Steve Brine, a former public health minister, was intrigued when he spotted a fellow train passenger reading Matthew Walker’s bestseller Why We Sleep. He picked up a copy of the popular science book, which argues that sleeping a eight hours per night can transform physical and mental health, and subsequently pushed to include guidance on minimum sleep hours in the government’s health green paper.
“I was really struck by what it said,” says Brine. “It was a good piece of work that landed at the right time with the right person, who was prepared to take on officials rolling their eyes at ministers. I also had a fair amount of credibility in the public health space so they were probably prepared to listen, and Matt [Hancock, the health secretary] was prepared to back me.”
Did reading a book that made complicated neuroscience research more accessible help him to make his point to fellow ministers? “Unquestionably so,” he says. “I was able to show officials the evidence having read the book.”
Brine stresses that it was the quality of the science and its timing that mattered most. “It has to be good, credible science that hits at a moment in time that people are willing to receive it,” he explains. “You have to be knocking on an open door. I knew I was writing a green paper on prevention. Sleep [research] landed at the right time in the right way and I was able to include it.”
But does research make it out of universities and into government policy as smoothly as it should? It’s a question that matters, given that climate breakdown has been exacerbated by scientists’ failure to get their ideas through to politicians.

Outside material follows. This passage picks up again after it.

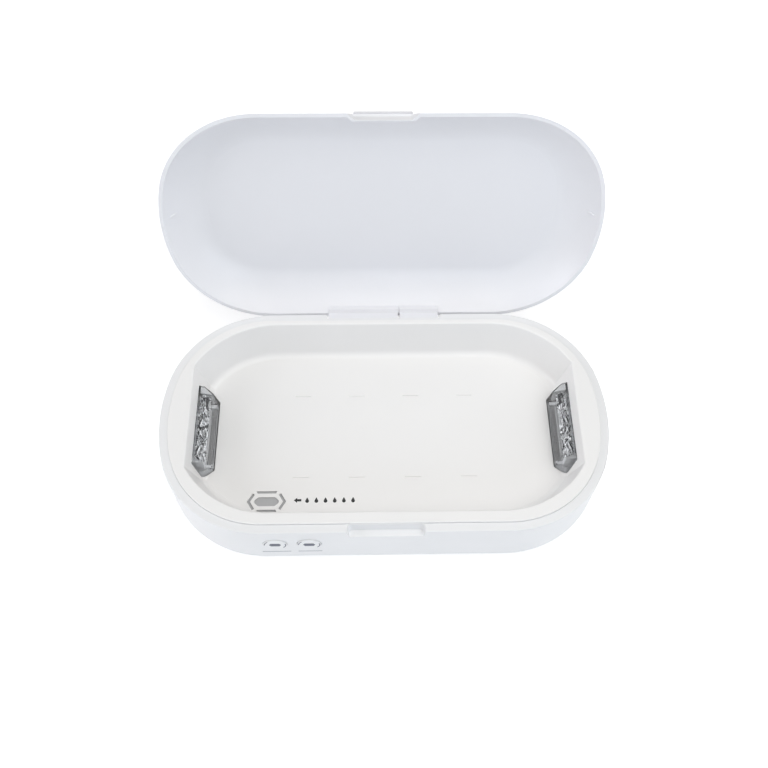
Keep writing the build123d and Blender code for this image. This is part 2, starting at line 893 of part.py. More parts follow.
# Reflectors: a flat strip that folds up behind each tube
with BuildPart() as uv_reflector_right:
    with BuildSketch(Plane.XZ.offset(-foil_half)):
        with BuildLine():
            Polyline(
                (foil_front, tray_under + foil / 2),
                (foil_bend, tray_under + foil / 2),
                (tube_x, tray_under + foil_lift),
                (holder_back, tube_z - tube_radius),
                (housing_back - housing_wall - foil_gap, holder_top),
                (holder_back, bay_top - foil_lift),
            )
        trace(line_width=foil)
    extrude(amount=2 * foil_half)
uv_reflector_right.part.label = "uv_reflector_right"
export_step(uv_reflector_right.part, "parts/uv_reflector_right.step")

with BuildPart() as uv_reflector_left:
    add(uv_reflector_right.part.mirror(Plane.YZ))
uv_reflector_left.part.label = "uv_reflector_left"
export_step(uv_reflector_left.part, "parts/uv_reflector_left.step")


# Aroma cup under the inlet, its felt pad and its heater
with BuildPart() as aroma_cup:
    with BuildSketch(Plane.XY.offset(cup_bottom)):
        with Locations((inlet_x, inlet_y)):
            RectangleRounded(cup_length, cup_width, cup_corner)
    extrude(amount=cup_depth)
    with BuildSketch(Plane.XY.offset(cup_bottom + cup_wall)):
        with Locations((inlet_x, inlet_y)):
            RectangleRounded(
                cup_length - 2 * cup_wall, cup_width - 2 * cup_wall, cup_corner - cup_wall
            )
    extrude(amount=cup_depth - cup_wall, mode=Mode.SUBTRACT)
aroma_cup.part.label = "aroma_cup"
export_step(aroma_cup.part, "parts/aroma_cup.step")

with BuildPart() as aroma_pad:
    with BuildSketch(Plane.XY.offset(cup_bottom + cup_wall)):
        with Locations((inlet_x, inlet_y)):
            RectangleRounded(
                cup_length - 2 * (cup_wall + pad_gap),
                cup_width - 2 * (cup_wall + pad_gap),
                cup_corner - cup_wall - pad_gap,
            )
    extrude(amount=cup_depth - cup_wall + tray_wall - inlet_skin - pad_drop)
aroma_pad.part.label = "aroma_pad"
export_step(aroma_pad.part, "parts/aroma_pad.step")

with BuildPart() as aroma_heater:
    with BuildSketch(Plane.XY.offset(cup_bottom - heater_height)):
        with Locations((inlet_x, inlet_y)):
            Circle(heater_radius)
    extrude(amount=heater_height)
aroma_heater.part.label = "aroma_heater"
export_step(aroma_heater.part, "parts/aroma_heater.step")


def push_button(x):
    """A round cap that passes through the front wall, with a flange behind it."""
    with BuildPart() as button:
        with BuildSketch(Plane.XZ.offset(-front_y + button_proud)):
            with Locations((x, button_z)):
                Circle(button_radius)
        extrude(amount=-(button_proud + wall + button_rest))
        with BuildSketch(Plane.XZ.offset(-button_back_y)):
            with Locations((x, button_z)):
                Circle(button_radius + button_flange)
        extrude(amount=button_flange_height)
        fillet(button.edges().filter_by(GeomType.CIRCLE).sort_by(Axis.Y)[0], button_edge)
    return button.part


with BuildPart() as sterilise_button:
    add(push_button(button_xs[0]))
sterilise_button.part.label = "sterilise_button"
export_step(sterilise_button.part, "parts/sterilise_button.step")

with BuildPart() as aroma_button:
    add(push_button(button_xs[1]))
aroma_button.part.label = "aroma_button"
export_step(aroma_button.part, "parts/aroma_button.step")


# Board behind the buttons and its two push switches
with BuildPart() as button_board:
    with BuildSketch(Plane.XZ.offset(-button_board_front_y)):
        with Locations((button_board_x, button_board_low)):
            Rectangle(
                button_board_length,
                button_board_high - button_board_low,
                align=(Align.CENTER, Align.MIN),
            )
    extrude(amount=-board_thick)
button_board.part.label = "button_board"
export_step(button_board.part, "parts/button_board.step")

with BuildPart() as push_switches:
    with BuildSketch(Plane.XZ.offset(-button_board_front_y)):
        with Locations(*[(x, button_z) for x in button_xs]):
            Rectangle(switch_side, switch_side)
    extrude(amount=switch_height)
    with BuildSketch(Plane.XZ.offset(-button_board_front_y)):
        with Locations(*[(x, button_z) for x in button_xs]):
            Circle(plunger_radius)
    extrude(amount=switch_height + plunger_height)
push_switches.part.label = "push_switches"
export_step(push_switches.part, "parts/push_switches.step")


# Main board with its power socket, lamp inverter and small parts
with BuildPart() as main_board:
    with BuildSketch(Plane.XY.offset(board_low)):
        with Locations((board_x, board_y)):
            Rectangle(board_length, board_width)
        with Locations(*board_holes):
            Circle(screw_radius + slip, mode=Mode.SUBTRACT)
    extrude(amount=board_thick)
main_board.part.label = "main_board"
export_step(main_board.part, "parts/main_board.step")

with BuildPart() as power_socket:
    with BuildSketch(Plane.XZ.offset(-back_y + socket_skin)):
        with Locations((socket_x, socket_z)):
            RectangleRounded(socket_width, socket_height, socket_corner)
            RectangleRounded(
                socket_width - 2 * socket_skin,
                socket_height - 2 * socket_skin,
                socket_corner - socket_skin,
                mode=Mode.SUBTRACT,
            )
    extrude(amount=socket_length)
    with BuildSketch(Plane.XZ.offset(-back_y + socket_skin + socket_length)):
        with Locations((socket_x, socket_z)):
            RectangleRounded(socket_width, socket_height, socket_corner)
    extrude(amount=-socket_skin)
    with BuildSketch(Plane.XZ.offset(-back_y + socket_skin + socket_length)):
        with Locations((socket_x, socket_z)):
            Rectangle(socket_width - 2 * socket_corner, socket_tongue)
    extrude(amount=-(socket_length - socket_corner))
power_socket.part.label = "power_socket"
export_step(power_socket.part, "parts/power_socket.step")

with BuildPart() as lamp_inverter:
    with BuildSketch(Plane.XY.offset(board_top)):
        with Locations((board_x, board_y - inverter_shift)):
            Rectangle(inverter_length, inverter_width)
    extrude(amount=inverter_height)
    fillet(lamp_inverter.edges().filter_by(Axis.Z), inverter_round)
lamp_inverter.part.label = "lamp_inverter"
export_step(lamp_inverter.part, "parts/lamp_inverter.step")

with BuildPart() as board_parts:
    with BuildSketch(Plane.XY.offset(board_top)):
        with Locations((board_x, board_y + inverter_shift)):
            Rectangle(chip_side, chip_side)
    extrude(amount=chip_height)
    with BuildSketch(Plane.XY.offset(board_top)):
        with Locations(*[(board_x - capacitor_pitch * k, board_y + capacitor_shift) for k in (1, 2)]):
            Circle(capacitor_radius)
    extrude(amount=capacitor_height)
    with BuildSketch(Plane.XY.offset(board_top)):
        with Locations((board_x - buzzer_side, board_y + buzzer_shift)):
            Circle(buzzer_radius)
    extrude(amount=buzzer_height)
    # sockets where the leads leave the board
    with BuildSketch(Plane.XY.offset(board_top)):
        with Locations((board_left, lamp_lead_y)):
            Rectangle(plug_length, plug_width, align=(Align.MIN, Align.CENTER))
        with Locations((button_plug_x, board_front_y)):
            Rectangle(plug_width, plug_length, align=(Align.CENTER, Align.MIN))
        with Locations((board_right, lamp_lead_y)):
            Rectangle(plug_length, plug_width, align=(Align.MAX, Align.CENTER))
    extrude(amount=plug_height)
board_parts.part.label = "board_parts"
export_step(board_parts.part, "parts/board_parts.step")


# Sensor board on the back wall, below the hinge
with BuildPart() as lid_sensor:
    with BuildSketch(Plane.XZ.offset(-back_y + wall)):
        with Locations((sensor_x, pocket_low - pocket_skin - sensor_height)):
            Rectangle(sensor_width, sensor_height)
    extrude(amount=sensor_thick)
    with BuildSketch(Plane.XZ.offset(-back_y + wall + sensor_thick)):
        with Locations((sensor_x, pocket_low - pocket_skin - sensor_height)):
            Rectangle(sensor_chip, sensor_chip)
    extrude(amount=sensor_thick)
lid_sensor.part.label = "lid_sensor"
export_step(lid_sensor.part, "parts/lid_sensor.step")


def lead(points, bend):
    """A round wire along straight runs with tangent arcs."""
    with BuildPart() as wire:
        with BuildLine() as path:
            FilletPolyline(*points, radius=bend)
        with BuildSketch(Plane(origin=path.line @ 0, z_dir=path.line % 0)):
            Circle(lead_radius)
        sweep()
    return wire.part


with BuildPart() as lamp_lead_right:
    with BuildSketch(Plane.YZ.offset(board_right)):
        with Locations((lamp_lead_y, lead_z)):
            Circle(lead_radius)
    extrude(amount=housing_front - board_right)
lamp_lead_right.part.label = "lamp_lead_right"
export_step(lamp_lead_right.part, "parts/lamp_lead_right.step")

with BuildPart() as lamp_lead_left:
    add(
        lead(
            [
                (board_left, lamp_lead_y, lead_z),
                (board_left - lamp_lead_step, lamp_lead_y, lead_z),
                ((board_left - housing_front) / 2, lamp_lead_y - lamp_lead_dip, lead_z),
                (-housing_front + lamp_lead_step, lamp_lead_y, lead_z),
                (-housing_front, lamp_lead_y, lead_z),
            ],
            lamp_lead_bend,
        )
    )
lamp_lead_left.part.label = "lamp_lead_left"
export_step(lamp_lead_left.part, "parts/lamp_lead_left.step")

with BuildPart() as button_lead:
    add(
        lead(
            [
                (button_plug_x, board_front_y, lead_z),
                (button_plug_x, board_front_y - button_lead_turn, lead_z),
                (button_lead_x, button_board_back_y + button_lead_turn, lead_z),
                (button_lead_x, button_board_back_y, lead_z),
            ],
            button_lead_bend,
        )
    )
button_lead.part.label = "button_lead"
export_step(button_lead.part, "parts/button_lead.step")

with BuildPart() as heater_lead:
    add(
        lead(
            [
                (inlet_x + heater_radius, inlet_y, heater_z),
                (heater_lead_x, inlet_y, heater_z),
                (heater_lead_x, button_board_back_y, heater_z),
            ],
            heater_lead_bend,
        )
    )
heater_lead.part.label = "heater_lead"
export_step(heater_lead.part, "parts/heater_lead.step")


# Screws: long ones through the floor into the tray, short ones for the main board
with BuildPart() as case_screws:
    with BuildSketch(Plane.XY.offset(case_screw_low - case_head_height)):
        with Locations(*boss_places):
            Circle(case_head_radius)
    extrude(amount=case_head_height)
    with BuildSketch(Plane.XY.offset(case_screw_low)):
        with Locations(*boss_places):
            Circle(case_screw_radius)
    extrude(amount=tray_under - case_screw_end - case_screw_low)
case_screws.part.label = "case_screws"
export_step(case_screws.part, "parts/case_screws.step")

with BuildPart() as board_screws:
    with BuildSketch(Plane.XY.offset(board_top)):
        with Locations(*board_holes):
            Circle(screw_head)
    extrude(amount=screw_head_height)
    with BuildSketch(Plane.XY.offset(floor_top)):
        with Locations(*board_holes):
            Circle(screw_radius)
    extrude(amount=board_top - floor_top)
board_screws.part.label = "board_screws"
export_step(board_screws.part, "parts/board_screws.step")


# Rubber feet
for foot_name, foot_place in zip(
    ("foot_back_right", "foot_back_left", "foot_front_left", "foot_front_right"), foot_places
):
    with BuildPart() as foot:
        with BuildSketch(Plane.XY.offset(case_bottom - foot_height)):
            with Locations(foot_place):
                Circle(foot_radius)
        extrude(amount=foot_height + foot_recess)
        fillet(foot.edges().sort_by(Axis.Z)[0], foot_round)
    foot.part.label = foot_name
    export_step(foot.part, f"parts/{foot_name}.step")
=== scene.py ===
import random
from math import cos, pi, radians, sin

import bmesh
import bpy
from mathutils import Matrix, Vector


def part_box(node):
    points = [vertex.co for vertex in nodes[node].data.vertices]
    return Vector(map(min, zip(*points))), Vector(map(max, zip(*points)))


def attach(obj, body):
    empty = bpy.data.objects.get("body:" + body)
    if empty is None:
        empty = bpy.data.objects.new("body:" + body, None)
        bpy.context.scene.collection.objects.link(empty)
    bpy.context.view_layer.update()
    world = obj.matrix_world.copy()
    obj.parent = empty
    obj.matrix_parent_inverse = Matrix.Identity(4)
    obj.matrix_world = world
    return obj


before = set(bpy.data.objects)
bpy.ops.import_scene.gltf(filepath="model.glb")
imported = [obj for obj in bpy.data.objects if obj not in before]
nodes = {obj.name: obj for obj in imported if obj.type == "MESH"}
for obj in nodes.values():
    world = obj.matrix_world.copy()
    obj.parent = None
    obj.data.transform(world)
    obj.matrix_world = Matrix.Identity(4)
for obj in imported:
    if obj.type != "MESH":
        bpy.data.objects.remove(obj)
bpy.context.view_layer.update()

scene = bpy.context.scene
scene.view_settings.view_transform = "Standard"

# Places in the frame, in metres
mm = 0.001
foot_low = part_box("foot_front_left")[0]
tray_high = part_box("inner_tray")[1]
flange_rise = 1.2 * mm
tray_depth = 20.5 * mm
tray_floor = tray_high.z - flange_rise - tray_depth
left_button_low, left_button_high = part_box("sterilise_button")
right_button_low, right_button_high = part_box("aroma_button")
button_proud = 0.5 * mm
case_front = left_button_low.y + button_proud

# Where the photograph was taken from
camera_place = Vector((-6.861, -215.52, 452.037)) * mm

# How proud printed ink stands
ink_height = 0.03 * mm


# Shader nodes

def new_material(name):
    """An empty node material with its output."""
    material = bpy.data.materials.new(name)
    material.use_nodes = True
    tree = material.node_tree
    tree.nodes.clear()
    output = tree.nodes.new("ShaderNodeOutputMaterial")
    return material, tree, output


def noise(tree, coordinate, scale, detail, roughness=0.5):
    """The strength of a noise texture over the given coordinates."""
    node = tree.nodes.new("ShaderNodeTexNoise")
    node.inputs["Scale"].default_value = scale
    node.inputs["Detail"].default_value = detail
    node.inputs["Roughness"].default_value = roughness
    tree.links.new(coordinate, node.inputs["Vector"])
    return node.outputs["Fac"]


def spread(tree, value, low, high):
    """Maps a noise value, which mostly lies near the middle, onto a range."""
    usual_low = 0.3
    usual_high = 0.7
    node = tree.nodes.new("ShaderNodeMapRange")
    node.inputs["From Min"].default_value = usual_low
    node.inputs["From Max"].default_value = usual_high
    node.inputs["To Min"].default_value = low
    node.inputs["To Max"].default_value = high
    tree.links.new(value, node.inputs["Value"])
    return node.outputs["Result"]


def larger(tree, first, second):
    """The larger of two values."""
    node = tree.nodes.new("ShaderNodeMath")
    node.operation = "MAXIMUM"
    tree.links.new(first, node.inputs[0])
    tree.links.new(second, node.inputs[1])
    return node.outputs["Value"]


def times(tree, value, factor):
    """A value times a number."""
    node = tree.nodes.new("ShaderNodeMath")
    node.operation = "MULTIPLY"
    node.inputs[1].default_value = factor
    tree.links.new(value, node.inputs[0])
    return node.outputs["Value"]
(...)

According to Danielle Beswick, a lecturer at the University of Birmingham who is finishing a government fellowship looking at how select committees choose and use evidence, there’s a gap between how academics and policymakers communicate. “Academics should be able to explain what they do to a five-year-old,” she explains. “There are people who are very good at that and they have a disproportionate amount of influence as a result.”
Academics tend to talk about problems rather than solutions, adds Beswick. Those who get their message across to ministers are typically able to explain their expertise and the underpinning research, and what people need to know and do about the evidence. “It’s often that last step – ‘if I were in your shoes, this is what I’d do’ – that academics are unwilling to do. It’s essential.”
This is where popular science comes in, since it’s purposefully written for a more general audience. “If you can say ‘here are the headlines and here’s what it means for you and your life’, people can start to translate that into what it might mean for policy and intervention,” Beswick says. “It’s much more powerful.”
Parliament is making efforts to increase engagement with experts, says Grant Hill-Cawthorne, head of the parliamentary office of science and technology (POST). “There’s often a public perception that government has no scientists in the civil service but a lot of them are specialists themselves,” he adds.
Each government department now has a chief scientific advisor, as do many of the arm’s length bodies. “They’re there for ministers to bounce ideas off and give them confidential advice. Many of them are still practicing scientists,” Hill-Cawthorne says.
There is a perception that parliament and the government are “evidence-free”– reinforced by Michael Gove’s infamous speech as minister for justice in 2016 that “the public has had enough of experts”. But Hill-Cawthorne argues that evidence-based policy is done well in the UK in comparison with many other countries. Where departmental advisors are not experts in every scientific technique or discovery, they often act as brokers to connect with the research community and make sure the correct experts are feeding in. And the government’s green and white paper system for drawing up policy is very successful at involving scientists, he adds.
“No government wants to bring out completely bad policy that isn’t based on evidence at all,” says Hill-Cawthorne. “They are going to be open to [evidence] even if there are political or other ideals that play a part.”
Despite this, research in 2017 found that scientists, academics and researchers are underrepresented in giving written and oral evidence to committees. Over the past 18 months Hill-Cawthorne has been trying to lure contributions from more researchers by distributing advice on social media and organising regional training workshops. POST is also launching a fellowship scheme to embed researchers in parliament for up to two years. And each government department now publishes areas of research interest outlining where more research would provide a better indication of how to make good policy.
Without a concerted effort to reach out to as many researchers as possible, there’s a danger that the government can rely too much on highly “professionalised” academic voices, warns Beswick. “Finding academics who can translate their expertise and their complicated research into simple accessible language is a huge skill and often one that academics struggle with.”
Ultimately the responsibility falls on scientists to communicate their ideas in a way that resonates with minister. With impact now part of the Research Excellence Framework, the national exercise to assess UK research quality, academics are now being judged on their societal impact. While some scientists may feel that their research speaks for itself, storytelling is critical, Beswick says. “Personal experiences help cement and bring to life the overarching research data.”